I feel that I am well established in my career. In my current job, the main challenge is to be more assertive in promoting my own interests, and being clear, with myself and others, about what it is I want to pursue, and not being swayed by empty titles or prestige into doing things I dislike. I have to remain curious and strive to continue to improve, but I have separated myself from the pack and should acknowledge and utilize that.

The broader question is wether I want to continue in this career or not. Mainly that is starting to come down to higher order questions of meaning and self-actualization. Something is lacking there. On the other hand I fear comparing my real and well known life with beautiful fantasies. Things that excite me are writing, languages, teaching, regenerative food production and perhaps “politics” in some sense. Some are superstar fields, and some in practice likely have quite poor working conditions. It’s the classic case of dreaming of the authentic from the comfort of your cushy professional office job. The money would be less of an issue (well not if I quit to be a “writer” perhaps).

HEALTH

I haven’t been to the gym since the Ides of March, so I have lost quite a bit of lean body mass, but I haven’t put on any fat. My knee is worse so no running (likely correlated with the loss of associated muscle mass). The current routine is body mass exercises once a week and walks, which is something but not good enough. I’d like to up the strength training to 2x and add cardio. Perhaps I’ll have to resort to biking outside in the spring.

Diet is still sort of “Mediterranean” but with a bit of dairy. Seems to o work well, BW/BF is good and health markers were great at the latest checkup. The biggest lack now is sleep due to baby, hard to improve that much.

ERUDITION

I’ve reflected on how each increase in commitments (going from being a high school student living at home, to living in a dorm, to sharing an aparment with a better half, to having a full-time job and a relationship), forces continual pruning of low value time sinks. The same dynamic has made itself manifest this time around, and even though I am more strapped for time, this impact is blunted by me using my time better. Scarcity makes things precious.

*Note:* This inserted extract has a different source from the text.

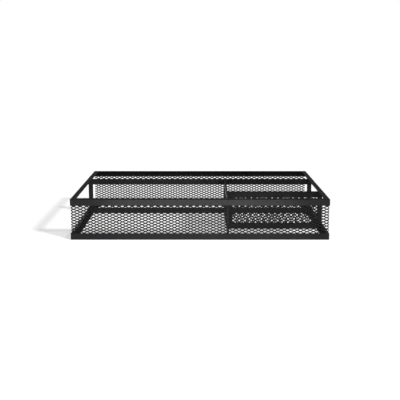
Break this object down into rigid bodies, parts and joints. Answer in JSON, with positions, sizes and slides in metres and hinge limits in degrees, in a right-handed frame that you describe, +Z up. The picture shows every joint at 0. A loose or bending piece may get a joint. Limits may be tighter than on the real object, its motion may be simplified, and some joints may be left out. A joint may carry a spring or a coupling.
{
  "type": "drawer organizer insert",
  "caption": "Open-bottomed drawer organizer insert of black coated steel: angle rims, expanded metal walls and framed dividers that part it into compartments.",
  "frame": {"origin": "middle of the footprint, on the surface the insert stands on", "axes": "+X to the right along the long side, +Y to the back along the depth, +Z up; the front wall is at -Y"},
  "size_m": [0.38, 0.29, 0.061],
  "materials": {
    "frame_coat": "satin black powder coat",
    "mesh_coat": "satin black powder coat on expanded steel"
  },
  "bodies": {
    "root": {"bottom_front_rail": "frame_coat", "bottom_back_rail": "frame_coat", "bottom_left_rail": "frame_coat", "bottom_right_rail": "frame_coat", "top_front_rail": "frame_coat", "top_back_rail": "frame_coat", "top_left_rail": "frame_coat", "top_right_rail": "frame_coat", "front_mesh": "mesh_coat", "back_mesh": "mesh_coat", "cross_frame_bottom_channel": "frame_coat", "cross_frame_top_channel": "frame_coat", "cross_frame_left_post": "frame_coat", "cross_frame_right_post": "frame_coat", "long_divider_bottom_channel": "frame_coat", "long_divider_top_channel": "frame_coat", "long_divider_front_post": "frame_coat", "long_divider_back_post": "frame_coat", "long_divider_mesh": "mesh_coat", "short_divider_bottom_channel": "frame_coat", "short_divider_top_channel": "frame_coat", "short_divider_left_post": "frame_coat", "short_divider_right_post": "frame_coat", "short_divider_mesh": "mesh_coat"}
  },
  "joints": []
}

I’ve thus been able to read as much, if not more quality material than before. I spend much less time on forums/blogs/social media and much more time reading books. I hope to keep it up going forward, and think long and hard about what I really want to read most. I’ve read a lot of ebooks on my phone for practical reasons (not having to get up and locate a physical copy when an infant sleeps on your chest is quite nice), and even though I prefer the sensation of a physical book, you become less concerned about what you happen to have already bought (have never really come to terms with taking out books from the library) and more concerned about what you’d like to read. Since a book is quite an investment of time, I should be more deliberate in making my choices. Not that all I read should be dense or profound, but given my long list of books I want to read, it should be on that list or come recommended by someone I trust.

SOCIAL

I have really been slacking off here, even given the circumstances. I have been good at keeping up with close family, but not much else. Time and energy is limited, but a couple of calls a month should be manageable. Now it will also be important for my daughters sake, so that she gets to interact with different types of people and has a good role model to emulate. Other than actually making interactions happen, I will have to work on improving expressing my needs and desires, allowing my personality to expose itself. I have in the past spent a lot of time hiding or trying to be someone I’m not and I’d like to move away from that.

ECOLOGICAL

My goal for the year is to read one textbook on ecology and one on permaculture, having previously read quite a bit of lighter material and watched quite a few videos on these topics.

Practically I’d like to be more involved in growing things indoors and on our balcony, something that has been more of my wifes arena. Other than that I will avoid flying, minimizing the amount of “stuff” we buy, continuing selling old unused items and start shopping at the local reko ring again.